:: Stated goal ::
Print the lines beginning with the one that contains "const section = rimSection();" and ending with the one that contains "before = set(bpy.data.objects)", exactly, both included, and no other lines.

---- Material provided

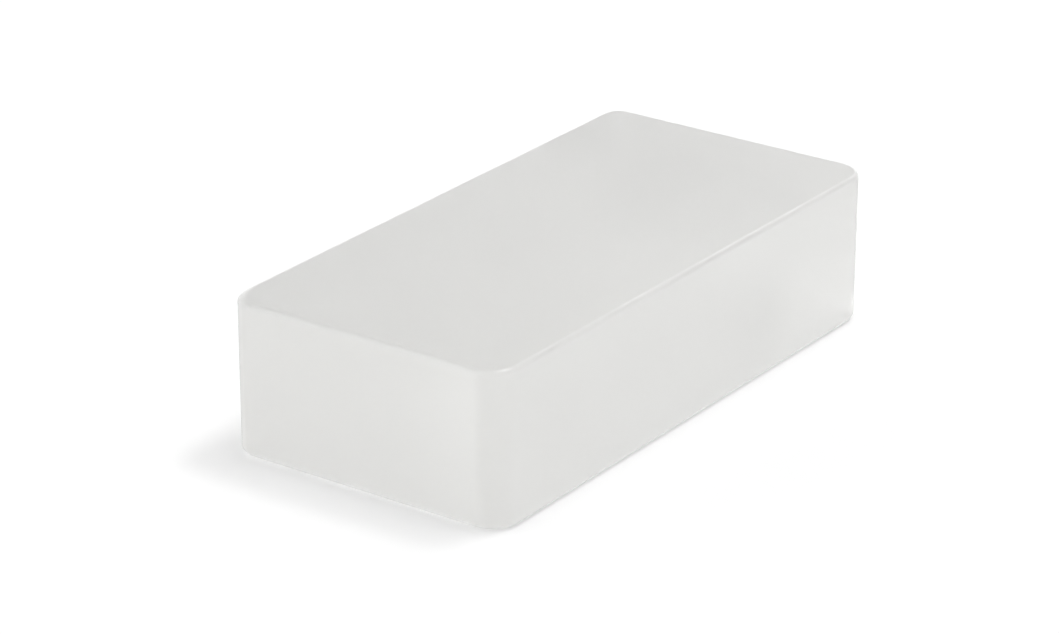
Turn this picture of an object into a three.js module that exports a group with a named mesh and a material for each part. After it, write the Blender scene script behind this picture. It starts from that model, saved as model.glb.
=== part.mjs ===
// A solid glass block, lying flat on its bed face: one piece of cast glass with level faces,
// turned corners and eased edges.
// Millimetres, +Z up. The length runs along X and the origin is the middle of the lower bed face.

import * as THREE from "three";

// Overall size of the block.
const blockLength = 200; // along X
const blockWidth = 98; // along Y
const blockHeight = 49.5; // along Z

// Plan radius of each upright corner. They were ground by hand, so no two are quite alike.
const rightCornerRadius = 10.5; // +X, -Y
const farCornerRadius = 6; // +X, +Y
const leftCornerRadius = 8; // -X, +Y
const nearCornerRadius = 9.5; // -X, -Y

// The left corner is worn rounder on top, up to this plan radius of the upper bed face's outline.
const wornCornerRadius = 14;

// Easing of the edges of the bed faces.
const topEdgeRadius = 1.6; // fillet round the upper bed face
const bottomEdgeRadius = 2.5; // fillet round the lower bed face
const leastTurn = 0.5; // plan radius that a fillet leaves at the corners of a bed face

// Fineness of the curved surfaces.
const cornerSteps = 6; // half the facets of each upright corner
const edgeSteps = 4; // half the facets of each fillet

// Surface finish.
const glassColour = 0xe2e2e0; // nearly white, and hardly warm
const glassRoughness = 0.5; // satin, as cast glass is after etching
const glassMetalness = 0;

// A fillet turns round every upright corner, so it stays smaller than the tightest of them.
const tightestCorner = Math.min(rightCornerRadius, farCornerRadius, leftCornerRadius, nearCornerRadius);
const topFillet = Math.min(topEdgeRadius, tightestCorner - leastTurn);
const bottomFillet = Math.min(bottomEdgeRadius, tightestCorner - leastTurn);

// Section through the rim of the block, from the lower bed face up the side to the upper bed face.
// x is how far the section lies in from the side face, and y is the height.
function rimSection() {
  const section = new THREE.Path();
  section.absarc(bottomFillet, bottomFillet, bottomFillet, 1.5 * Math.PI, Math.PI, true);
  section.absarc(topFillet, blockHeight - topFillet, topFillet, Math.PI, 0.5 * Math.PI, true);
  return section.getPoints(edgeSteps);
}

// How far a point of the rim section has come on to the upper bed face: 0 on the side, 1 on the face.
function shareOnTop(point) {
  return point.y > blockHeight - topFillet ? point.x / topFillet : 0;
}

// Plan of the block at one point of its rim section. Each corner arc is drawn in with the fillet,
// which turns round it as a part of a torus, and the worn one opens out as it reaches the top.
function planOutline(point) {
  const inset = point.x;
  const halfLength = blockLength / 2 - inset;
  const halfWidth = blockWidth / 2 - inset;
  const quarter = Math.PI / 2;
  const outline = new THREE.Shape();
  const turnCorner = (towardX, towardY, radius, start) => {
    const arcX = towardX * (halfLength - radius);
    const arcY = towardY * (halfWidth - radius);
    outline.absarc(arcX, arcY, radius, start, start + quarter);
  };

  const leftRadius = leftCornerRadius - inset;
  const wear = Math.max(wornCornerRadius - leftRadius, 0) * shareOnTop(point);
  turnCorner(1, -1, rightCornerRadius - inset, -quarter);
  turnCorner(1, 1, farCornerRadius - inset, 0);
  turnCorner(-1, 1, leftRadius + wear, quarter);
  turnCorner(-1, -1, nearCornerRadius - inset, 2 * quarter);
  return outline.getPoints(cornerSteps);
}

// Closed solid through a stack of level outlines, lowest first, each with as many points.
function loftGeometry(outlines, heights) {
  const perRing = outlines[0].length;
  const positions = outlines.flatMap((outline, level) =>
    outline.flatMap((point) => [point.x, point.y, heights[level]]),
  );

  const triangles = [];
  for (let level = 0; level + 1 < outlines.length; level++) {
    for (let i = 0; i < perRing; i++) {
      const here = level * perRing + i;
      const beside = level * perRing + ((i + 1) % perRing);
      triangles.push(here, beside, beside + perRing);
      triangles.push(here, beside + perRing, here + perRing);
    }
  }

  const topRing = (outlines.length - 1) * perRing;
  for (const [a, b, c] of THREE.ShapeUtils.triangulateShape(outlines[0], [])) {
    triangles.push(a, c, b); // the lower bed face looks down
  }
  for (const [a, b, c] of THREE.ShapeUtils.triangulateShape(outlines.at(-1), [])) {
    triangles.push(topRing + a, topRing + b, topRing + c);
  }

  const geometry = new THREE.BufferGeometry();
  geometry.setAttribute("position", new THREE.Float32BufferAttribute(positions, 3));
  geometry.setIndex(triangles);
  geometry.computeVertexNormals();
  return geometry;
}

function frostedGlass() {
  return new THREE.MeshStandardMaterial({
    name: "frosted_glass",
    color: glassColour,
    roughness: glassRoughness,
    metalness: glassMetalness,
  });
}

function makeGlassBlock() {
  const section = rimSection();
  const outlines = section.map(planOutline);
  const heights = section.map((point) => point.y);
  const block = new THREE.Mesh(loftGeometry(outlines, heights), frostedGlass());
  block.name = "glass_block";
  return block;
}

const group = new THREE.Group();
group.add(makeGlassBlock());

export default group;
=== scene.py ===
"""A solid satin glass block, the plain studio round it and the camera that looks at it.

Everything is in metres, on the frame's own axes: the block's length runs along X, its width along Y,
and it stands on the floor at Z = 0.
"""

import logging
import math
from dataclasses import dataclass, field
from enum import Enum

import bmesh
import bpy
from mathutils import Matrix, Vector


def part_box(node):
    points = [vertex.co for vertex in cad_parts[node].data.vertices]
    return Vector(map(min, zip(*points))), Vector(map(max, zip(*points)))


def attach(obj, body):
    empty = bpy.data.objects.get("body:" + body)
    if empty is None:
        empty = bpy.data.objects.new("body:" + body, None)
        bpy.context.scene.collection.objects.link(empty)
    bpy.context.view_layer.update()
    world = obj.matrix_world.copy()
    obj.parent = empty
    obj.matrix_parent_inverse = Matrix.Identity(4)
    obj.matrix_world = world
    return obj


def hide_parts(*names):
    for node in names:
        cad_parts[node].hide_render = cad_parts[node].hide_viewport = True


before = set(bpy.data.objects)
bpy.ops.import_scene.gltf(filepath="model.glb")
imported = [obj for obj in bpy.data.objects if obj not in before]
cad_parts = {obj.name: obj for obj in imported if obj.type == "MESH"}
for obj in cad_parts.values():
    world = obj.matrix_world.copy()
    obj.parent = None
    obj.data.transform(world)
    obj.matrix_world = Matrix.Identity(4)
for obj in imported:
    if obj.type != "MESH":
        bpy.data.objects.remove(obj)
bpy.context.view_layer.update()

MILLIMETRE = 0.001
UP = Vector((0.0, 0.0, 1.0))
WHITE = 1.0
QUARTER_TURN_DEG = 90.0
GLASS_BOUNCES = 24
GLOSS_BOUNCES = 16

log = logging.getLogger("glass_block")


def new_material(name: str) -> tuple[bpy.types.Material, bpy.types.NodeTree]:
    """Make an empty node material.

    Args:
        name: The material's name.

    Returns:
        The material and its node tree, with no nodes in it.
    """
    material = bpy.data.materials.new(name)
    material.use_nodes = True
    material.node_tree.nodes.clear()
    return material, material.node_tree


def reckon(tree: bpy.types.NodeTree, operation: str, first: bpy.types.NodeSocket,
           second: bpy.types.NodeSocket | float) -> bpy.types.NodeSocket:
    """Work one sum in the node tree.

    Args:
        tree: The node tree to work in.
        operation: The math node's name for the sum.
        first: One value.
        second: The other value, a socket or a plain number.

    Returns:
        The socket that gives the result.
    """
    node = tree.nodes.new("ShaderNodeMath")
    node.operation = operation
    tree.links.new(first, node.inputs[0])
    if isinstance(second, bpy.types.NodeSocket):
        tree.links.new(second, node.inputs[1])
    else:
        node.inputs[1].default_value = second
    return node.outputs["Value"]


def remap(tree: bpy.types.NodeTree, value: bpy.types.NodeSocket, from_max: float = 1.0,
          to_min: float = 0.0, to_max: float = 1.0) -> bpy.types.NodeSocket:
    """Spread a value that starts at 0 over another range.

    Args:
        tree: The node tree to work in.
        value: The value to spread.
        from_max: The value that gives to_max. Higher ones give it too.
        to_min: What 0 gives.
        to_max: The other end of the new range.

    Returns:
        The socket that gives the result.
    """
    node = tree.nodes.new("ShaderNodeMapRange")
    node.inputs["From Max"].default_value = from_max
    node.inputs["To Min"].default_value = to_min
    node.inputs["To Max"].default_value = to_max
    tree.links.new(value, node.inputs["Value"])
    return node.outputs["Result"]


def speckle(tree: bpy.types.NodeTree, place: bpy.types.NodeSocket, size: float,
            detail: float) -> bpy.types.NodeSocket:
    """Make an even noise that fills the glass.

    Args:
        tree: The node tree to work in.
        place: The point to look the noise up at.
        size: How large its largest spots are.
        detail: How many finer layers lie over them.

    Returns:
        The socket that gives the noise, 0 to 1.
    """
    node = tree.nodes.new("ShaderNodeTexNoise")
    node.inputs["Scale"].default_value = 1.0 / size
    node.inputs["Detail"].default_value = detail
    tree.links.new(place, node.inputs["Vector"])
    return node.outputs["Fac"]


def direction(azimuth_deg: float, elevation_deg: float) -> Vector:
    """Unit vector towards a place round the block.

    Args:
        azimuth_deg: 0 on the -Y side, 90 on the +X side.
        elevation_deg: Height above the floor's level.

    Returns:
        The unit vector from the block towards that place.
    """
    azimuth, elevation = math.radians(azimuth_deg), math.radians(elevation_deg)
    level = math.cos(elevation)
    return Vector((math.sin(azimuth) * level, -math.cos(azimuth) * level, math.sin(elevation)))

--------

:: Finished answer ::
  const section = rimSection();
  const outlines = section.map(planOutline);
  const heights = section.map((point) => point.y);
  const block = new THREE.Mesh(loftGeometry(outlines, heights), frostedGlass());
  block.name = "glass_block";
  return block;
}

const group = new THREE.Group();
group.add(makeGlassBlock());

export default group;
=== scene.py ===
"""A solid satin glass block, the plain studio round it and the camera that looks at it.

Everything is in metres, on the frame's own axes: the block's length runs along X, its width along Y,
and it stands on the floor at Z = 0.
"""

import logging
import math
from dataclasses import dataclass, field
from enum import Enum

import bmesh
import bpy
from mathutils import Matrix, Vector


def part_box(node):
    points = [vertex.co for vertex in cad_parts[node].data.vertices]
    return Vector(map(min, zip(*points))), Vector(map(max, zip(*points)))


def attach(obj, body):
    empty = bpy.data.objects.get("body:" + body)
    if empty is None:
        empty = bpy.data.objects.new("body:" + body, None)
        bpy.context.scene.collection.objects.link(empty)
    bpy.context.view_layer.update()
    world = obj.matrix_world.copy()
    obj.parent = empty
    obj.matrix_parent_inverse = Matrix.Identity(4)
    obj.matrix_world = world
    return obj


def hide_parts(*names):
    for node in names:
        cad_parts[node].hide_render = cad_parts[node].hide_viewport = True


before = set(bpy.data.objects)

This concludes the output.